• [Stored records]
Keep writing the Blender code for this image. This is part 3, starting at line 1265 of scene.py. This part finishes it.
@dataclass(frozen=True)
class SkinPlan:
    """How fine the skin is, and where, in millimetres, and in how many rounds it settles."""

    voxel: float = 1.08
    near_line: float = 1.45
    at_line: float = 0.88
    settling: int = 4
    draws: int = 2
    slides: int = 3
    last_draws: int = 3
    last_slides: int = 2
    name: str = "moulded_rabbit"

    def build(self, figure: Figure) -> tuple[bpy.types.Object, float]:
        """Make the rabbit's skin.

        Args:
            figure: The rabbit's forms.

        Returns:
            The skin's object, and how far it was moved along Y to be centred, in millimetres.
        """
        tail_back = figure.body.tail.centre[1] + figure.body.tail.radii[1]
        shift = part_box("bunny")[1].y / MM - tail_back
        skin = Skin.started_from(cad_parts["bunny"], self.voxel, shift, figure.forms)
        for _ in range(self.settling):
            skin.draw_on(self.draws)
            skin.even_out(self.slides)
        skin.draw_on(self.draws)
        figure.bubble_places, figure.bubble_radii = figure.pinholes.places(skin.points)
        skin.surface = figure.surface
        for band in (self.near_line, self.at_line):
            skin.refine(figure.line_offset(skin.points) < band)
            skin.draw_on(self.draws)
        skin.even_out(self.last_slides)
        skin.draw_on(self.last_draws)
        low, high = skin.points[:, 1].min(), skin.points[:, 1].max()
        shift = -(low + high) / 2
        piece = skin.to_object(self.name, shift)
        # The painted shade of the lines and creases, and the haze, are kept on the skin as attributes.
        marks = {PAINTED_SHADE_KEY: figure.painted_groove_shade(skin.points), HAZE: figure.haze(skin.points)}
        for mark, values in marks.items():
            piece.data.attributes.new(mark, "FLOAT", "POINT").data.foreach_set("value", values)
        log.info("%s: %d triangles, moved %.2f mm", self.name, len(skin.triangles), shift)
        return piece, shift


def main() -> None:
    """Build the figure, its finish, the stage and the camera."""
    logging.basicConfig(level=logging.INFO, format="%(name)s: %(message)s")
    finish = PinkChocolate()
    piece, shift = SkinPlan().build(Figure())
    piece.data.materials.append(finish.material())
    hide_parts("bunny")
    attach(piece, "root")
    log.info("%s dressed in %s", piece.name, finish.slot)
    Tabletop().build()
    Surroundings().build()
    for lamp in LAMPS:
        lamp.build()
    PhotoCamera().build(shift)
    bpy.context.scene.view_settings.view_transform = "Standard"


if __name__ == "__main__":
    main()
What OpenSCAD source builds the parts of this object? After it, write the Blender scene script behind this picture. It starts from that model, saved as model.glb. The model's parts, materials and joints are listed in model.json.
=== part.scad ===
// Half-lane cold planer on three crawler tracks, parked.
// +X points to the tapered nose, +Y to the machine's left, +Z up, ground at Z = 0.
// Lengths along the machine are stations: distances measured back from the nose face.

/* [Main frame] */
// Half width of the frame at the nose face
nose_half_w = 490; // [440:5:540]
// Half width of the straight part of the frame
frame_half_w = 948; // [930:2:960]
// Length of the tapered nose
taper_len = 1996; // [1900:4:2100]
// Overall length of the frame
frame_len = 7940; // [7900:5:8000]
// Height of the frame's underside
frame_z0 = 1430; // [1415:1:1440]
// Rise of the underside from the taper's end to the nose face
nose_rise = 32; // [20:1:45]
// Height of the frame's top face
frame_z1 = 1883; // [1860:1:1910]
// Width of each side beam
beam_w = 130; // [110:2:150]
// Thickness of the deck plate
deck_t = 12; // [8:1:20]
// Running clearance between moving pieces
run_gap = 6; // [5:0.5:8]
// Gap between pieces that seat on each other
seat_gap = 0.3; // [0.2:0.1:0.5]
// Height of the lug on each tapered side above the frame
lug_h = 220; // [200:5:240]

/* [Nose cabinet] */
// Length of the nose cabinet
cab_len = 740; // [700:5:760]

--

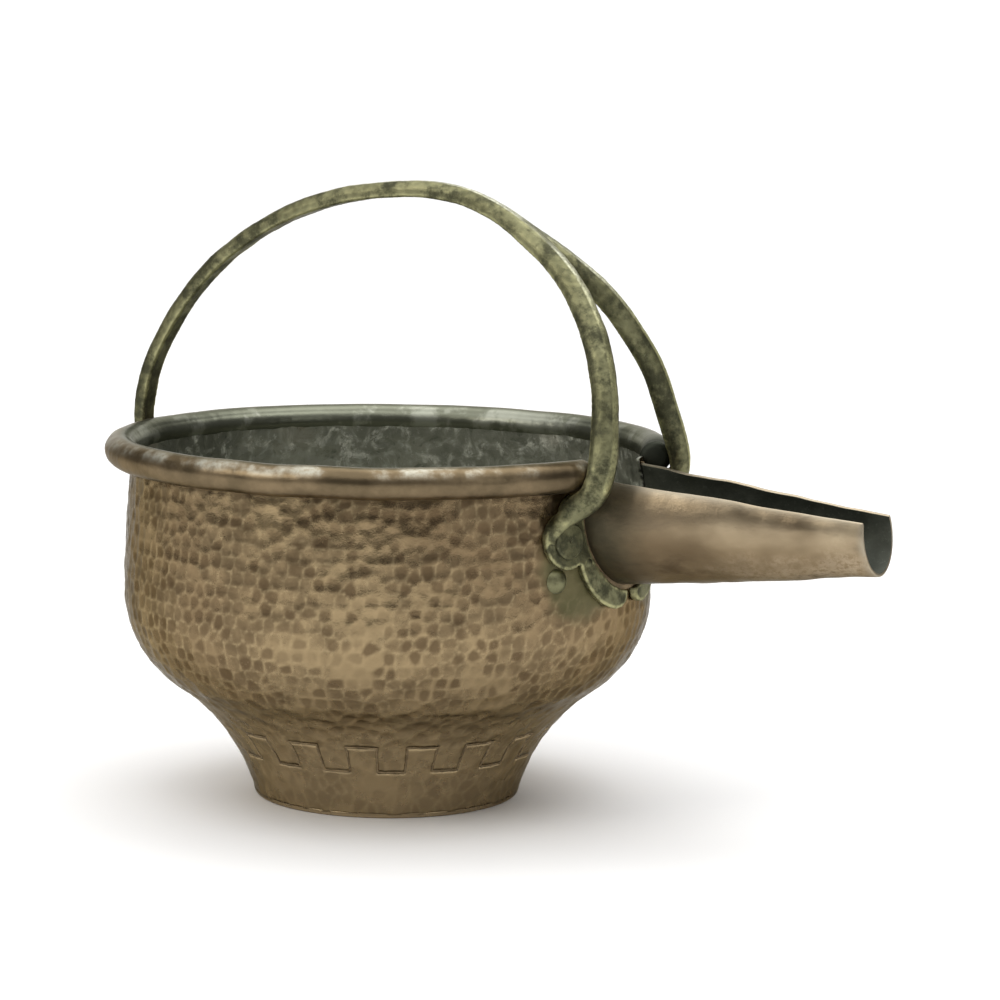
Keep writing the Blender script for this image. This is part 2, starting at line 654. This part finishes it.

• [Goal of the exercise]
Give again, word for word, the lines starting at the line that has "What OpenSCAD source" and ending at the line that has "the nose face.", with both of those lines included and nothing else.

• [Reply to the task]
What OpenSCAD source builds the parts of this object? After it, write the Blender scene script behind this picture. It starts from that model, saved as model.glb. The model's parts, materials and joints are listed in model.json.
=== part.scad ===
// Half-lane cold planer on three crawler tracks, parked.
// +X points to the tapered nose, +Y to the machine's left, +Z up, ground at Z = 0.
// Lengths along the machine are stations: distances measured back from the nose face.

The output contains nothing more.